Not many, although no treats with grains or cereals in please (I don't use Dreamies), and they're not keen on pate food unfortunately. Also some foods with "various sugars" have been known to cause a flare-up of gingivitis (in Jumpy)

I like dark chocolate, or ear-rings


----------



## Jesthar

*Charlie:* I am a big beautiful black girl and I have just turned ten! I'm not really in to toys, although occasionally I forget myself and enjoy wrestling a strong catnip or valarian toy. Very recently I have allowed my human servant to discover that I will play with... string! All these years and money on toys - nope - give me string! Oh how we laughed at that one - well, I did, the human just looked annoyed. Oh, and the wriggly worm type attachment for the Flying Frenzy has a certain irrisitable quality sometimes, too. I do love my treats, though I won't deign to try and get them out of treat or puzzle balls - why work when you can get hand fed? I'm quite fond of soft things to snuggle on, too.

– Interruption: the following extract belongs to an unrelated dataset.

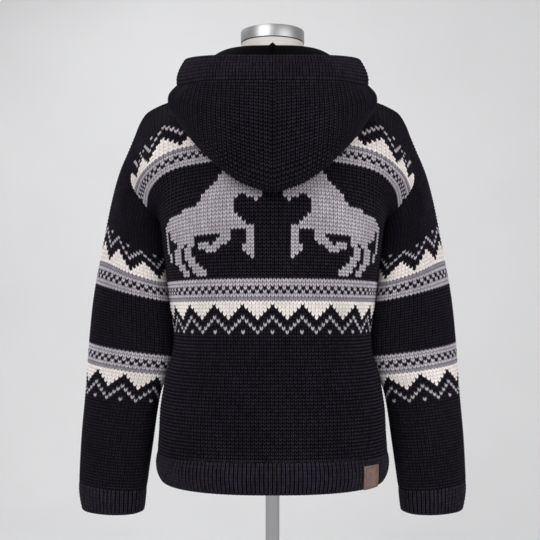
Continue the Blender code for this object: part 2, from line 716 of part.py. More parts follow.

*Lori:* I'm the complete opposite of Charlie when it comes to toys - she's soooo boring! If it's on a string and moves, or on the end of a stick and waggles, or a point of light on a wall, I'll chase it! That goes double if feathers or mylar are involved. I've yet to persuade the slave to buy me any battery powered toys that run around the floor, but ping pong balls or small mice anything else easily batted and chased around are sooo much fun (milk bottle foil seals are never safe from me! Though not mylar balls, I don't like those), and I like to annoy the human by wanting to play fetch with pipe cleaners or pipe cleaner animals at 3am. I'm a proud nip-head/valarian addict and treat fiend - and the complete opposite of Charlie when it comes to puzzle feeders - I empty ball feeders in seconds and had the every single part of the Trixie board sussed in minutes; I could do with a fresh challenge in that department. I like our undercover mouse and Bergen track, and anything that involves fishing under something to retrieve anything. Although if somone could send me a dozen live giant moths to chase, that would be best of all, despite what the slave says about it not being allowed!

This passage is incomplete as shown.